Asked for specifics of the meeting held at the Ministry of the Presidency, Lawrence said a press statement would soon be released. However up to press time none had been received.

In August the two partners indicated that they would revise the Accord claiming that the process should take approximately four weeks. The process instead dragged on for nearly three times that amount of time

Documents on the proposed terms were exchanged on August 27 but by September APNU insiders were declaring that AFC could not receive the same terms while the AFC maintained that the party is in a strong position to ask for the same or even better terms

“It is unrealistic, even to a political novice that the AFC could get the same terms as the last accord. Quite frankly, I believe that they will have to be prepared to give up a number of their current ministerial positions in exchange for that prime minister post that they so desperately are pushing,” an APNU  source close to the process had told Stabroek News.

At the same time one AFC source said “We are going into the discussions in good faith, regardless of what you hear. We in the AFC still believe that we can get the same terms as the last accord. Many persons say that we don’t have bargaining power because of our performance at the LGE [local government elections], but the LGE and the general elections are not the same. Is APNU willing to risk our numbers and go it alone? Look at the margin at the last elections and tell me if APNU can win alone?”

Sunset

Seen as the key factor in the defeat of the PPP/C at the May 2015 general elections, the accord is a sunset agreement with a lifespan of a minimum of three years and a maximum of five years.

The key features were that the AFC would have the PM position in the government and 12 seats in Parliament.

Expecting similar benefits in any new agreement, the AFC in June selected Ramjattan, the Minister of Public Security, as its PM candidate following a bruising internal battle. However, it was later made clear by APNU that this was not a done deal.

Grumblings from hardliners within APNU – particularly its main component, the PNCR – that the AFC had gotten disproportionately high benefits from the accord had begun since 2015 and the renegotiation was seen as an opportunity to reel this in.

Meanwhile, the AFC had also been unhappy with its allocation of seats at the 2016 Local Government Elections (LGE) and had pressed at various points for an adjustment in this area.

APNU threw down the gauntlet and had the AFC contest the November 2018 LGE on its own in an apparent bid to have it show its real worth ahead of negotiations for a 2020 accord.

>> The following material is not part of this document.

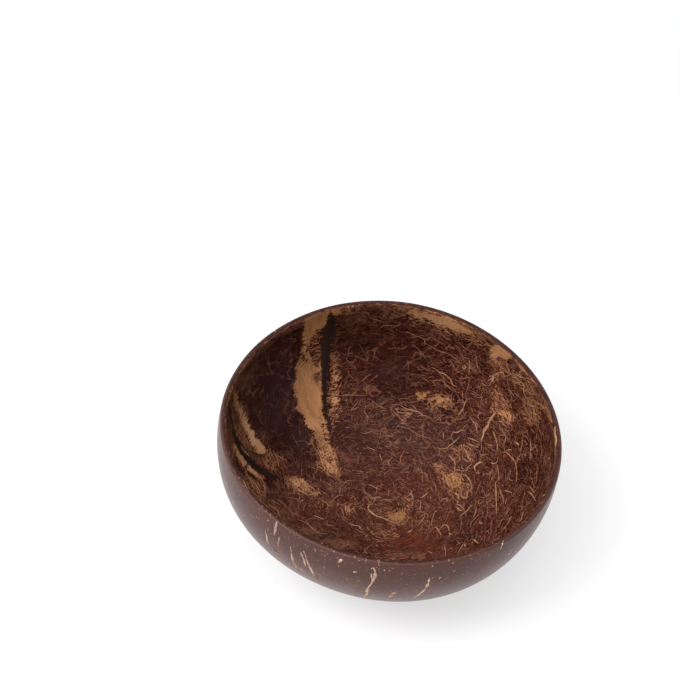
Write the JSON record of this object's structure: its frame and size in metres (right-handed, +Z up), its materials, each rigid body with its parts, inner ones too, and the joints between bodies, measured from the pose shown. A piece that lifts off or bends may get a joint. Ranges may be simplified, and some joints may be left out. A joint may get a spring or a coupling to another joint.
{
  "type": "coconut shell bowl",
  "caption": "Round open bowl made from half of a coconut's hard shell, with a hand-cut rounded rim, dark fibre-flecked wall and small sanded base.",
  "frame": {"origin": "middle of the bowl's outline on the plane it stands on, under the sanded base", "axes": "+Z up out of the bowl's mouth, -Y towards the front that the picture shows, +X to the right; the rim's high side is towards -X"},
  "size_m": [0.1268, 0.1338, 0.0598],
  "materials": {
    "coconut_shell": "sanded and oiled to a satin sheen, dark brown with straw-coloured fibres and tan bands along the seams"
  },
  "bodies": {
    "root": {"shell": "coconut_shell"}
  },
  "joints": []
}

The poor showing of the AFC in those elections and its stance on a range of matters have been seen as diminishing its national standing and APNU hardliners calculated that since the AFC would bring no electoral advantage to the coalition in 2020 the coalition should look elsewhere for a PM candidate.

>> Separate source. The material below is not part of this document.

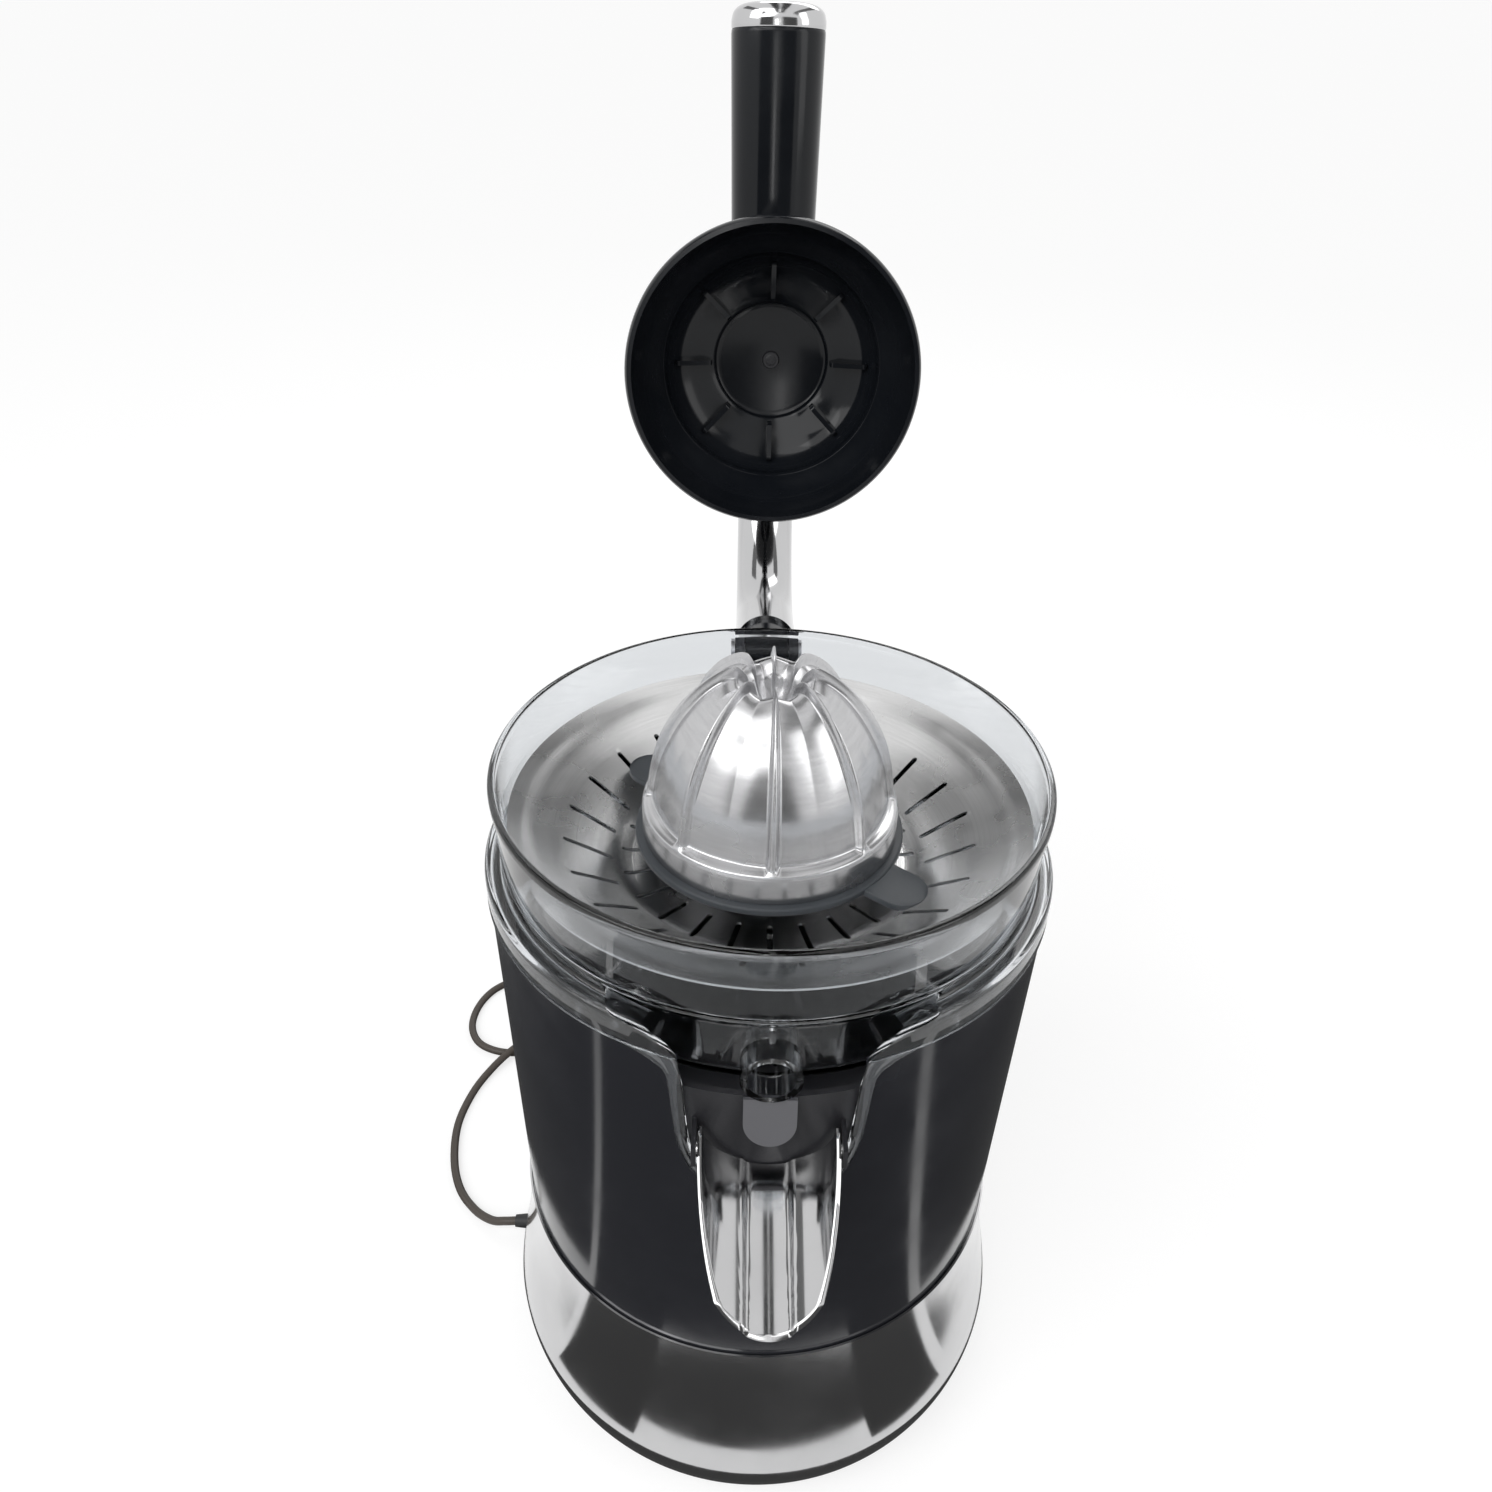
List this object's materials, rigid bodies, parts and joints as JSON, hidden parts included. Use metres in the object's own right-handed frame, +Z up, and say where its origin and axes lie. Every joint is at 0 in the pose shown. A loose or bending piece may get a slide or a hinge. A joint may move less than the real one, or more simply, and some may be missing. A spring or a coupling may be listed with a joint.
{
  "type": "electric citrus juicer",
  "caption": "Upright electric citrus juicer with a clear bowl, ribbed reamer, steel strainer, front spout and a rear-hinged press lever with a domed cup.",
  "frame": {"origin": "on the table, in the axis of the reamer and the round body", "axes": "+Z up along the reamer's axis, -Y towards the front with the spout, +X to the right seen from the front"},
  "size_m": [0.2533, 0.369, 0.478],
  "materials": {
    "chrome_plate": "mirror-bright plated",
    "body_black": "dark glossy lacquer",
    "black_gloss": "glossy",
    "black_matte": "fine matte",
    "clear_plastic": "clear, slightly smoky, polished",
    "grey_translucent": "translucent, satin",
    "strainer_steel": "brushed round the axis",
    "reamer_metal": "satin polished",
    "stirrer_grey": "matte",
    "rubber_black": "matte",
    "screw_steel": "zinc bright",
    "bracket_steel": "plain",
    "lamination_steel": "dull",
    "winding_copper": "enamelled copper wire",
    "bush_bronze": "plain",
    "gearbox_white": "plain",
    "gear_nylon": "plain",
    "fan_white": "plain",
    "chassis_black": "plain",
    "button_red": "plain",
    "cord_brown": "satin vinyl",
    "plug_black": "satin vinyl",
    "pin_brass": "nickel plated"
  },
  "bodies": {
    "housing": {"base_shell": "chrome_plate", "bottom_cover": "chassis_black", "rubber_feet": "rubber_black", "base_screws": "screw_steel", "motor_chassis": "chassis_black", "motor_lower_bracket": "bracket_steel", "motor_upper_bracket": "bracket_steel", "motor_bearings": "bush_bronze", "stator_core": "lamination_steel", "stator_windings": "winding_copper", "gearbox_housing": "gearbox_white", "gearbox_bridge": "gearbox_white", "gearbox_cover": "gearbox_white", "gearbox_screws": "screw_steel", "idler_pin": "screw_steel", "lower_shaft_bush": "bush_bronze", "upper_shaft_bush": "bush_bronze", "shaft_seal": "rubber_black", "return_spring": "screw_steel", "micro_switch": "chassis_black", "inner_leads": "cord_brown", "body_shell": "body_black", "case_screws": "screw_steel", "top_deck": "black_matte", "spout_housing": "black_matte", "drip_flap": "grey_translucent", "juice_bowl": "clear_plastic", "strainer": "strainer_steel", "hinge_bracket": "body_black", "backing_plate": "bracket_steel", "bracket_screws": "screw_steel", "hinge_pin": "screw_steel", "cord_relief": "plug_black", "cord_clamp": "chassis_black", "terminal_block": "gearbox_white", "power_cord": "cord_brown", "cord_coil": "cord_brown", "mains_plug": "plug_black", "plug_pins": "pin_brass", "cord_tie": "plug_black"},
    "motor_rotor": {"rotor_core": "lamination_steel", "rotor_shaft": "screw_steel", "cooling_fan": "fan_white"},
    "idler": {"idler_gear": "gear_nylon"},
    "press_carrier": {"thrust_cup": "gear_nylon"},
    "shaft": {"drive_shaft": "screw_steel", "output_gear": "gear_nylon"},
    "reamer": {"reamer_cone": "reamer_metal", "reamer_hub": "black_matte", "pulp_stirrer": "stirrer_grey"},
    "plunger": {"switch_plunger": "button_red"},
    "spout_body": {"spout": "chrome_plate"},
    "arm": {"arm_tube": "chrome_plate", "arm_knuckle": "black_gloss", "hinge_bushes": "gear_nylon", "handle_grip": "black_gloss", "handle_cap": "chrome_plate", "dome_neck": "black_gloss", "press_dome": "black_gloss", "dome_screw": "black_matte"}
  },
  "joints": [
    {"name": "arm_swing", "type": "hinge", "parent": "housing", "child": "arm", "pos_m": [0, 0.104, 0.258], "axis": [-1, 0, 0], "range_deg": [-97, 0]},
    {"name": "spout_tip", "type": "hinge", "parent": "housing", "child": "spout_body", "pos_m": [0, -0.0941, 0.2051], "axis": [-1, 0, 0], "range_deg": [0, 25]},
    {"name": "press_slide", "type": "slide", "parent": "housing", "child": "press_carrier", "axis": [0, 0, 1], "range_m": [-0.0022, 0], "stiffness_N_per_m": 3000, "springref_m": 0.004, "deforming": ["return_spring"]},
    {"name": "shaft_spin", "type": "hinge", "parent": "press_carrier", "child": "shaft", "pos_m": [0, 0, 0.15], "axis": [0, 0, 1], "continuous": true},
    {"name": "reamer_lift", "type": "slide", "parent": "shaft", "child": "reamer", "axis": [0, 0, 1], "range_m": [0, 0.06]},
    {"name": "idler_spin", "type": "hinge", "parent": "housing", "child": "idler", "pos_m": [0.03, 0, 0.12], "axis": [0, 0, 1], "continuous": true},
    {"name": "motor_spin", "type": "hinge", "parent": "housing", "child": "motor_rotor", "pos_m": [0, 0, 0.06], "axis": [0, 0, 1], "continuous": true},
    {"name": "plunger_slide", "type": "slide", "parent": "housing", "child": "plunger", "axis": [0, 0, 1], "range_m": [-0.0022, 0]}
  ],
  "couplings": [
    {"joint": "idler_spin", "follows": "motor_spin", "ratio": -0.2},
    {"joint": "shaft_spin", "follows": "motor_spin", "ratio": 0.066667},
    {"joint": "plunger_slide", "follows": "press_slide", "ratio": 1}
  ]
}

It has been suggested that Minister of State Dawn Hastings-Williams, who would appeal to both female and indigenous voters was among the candidates being considered.

AFC Vice Chairman Catherine Hughes however maintained that while many have declared the party dead, they are confident that the people of Guyana who have supported the AFC in the past, remain committed to their principles and the national development of Guyana.

“The Alliance for Change is a party of principle committed to the fundamental transformation of Guyanese society which includes healing and reconciliation, an end to racial voting, winner takes all politics and constitutional reform which we have preached since 2006,” she declared, adding that none of these issues were the subjects of the contest in the LGEs, which suffered from low voter turnout.

“In the absence of a discussion on these major issues, the AFC does not take the results of local government elections as indicative of where the party stands or its standing on major issues of national development,” Hughes argued, while Chairman Raphael Trotman posited that the 2018 results showed the population is not satisfied in seeing the coalition members “separate and apart.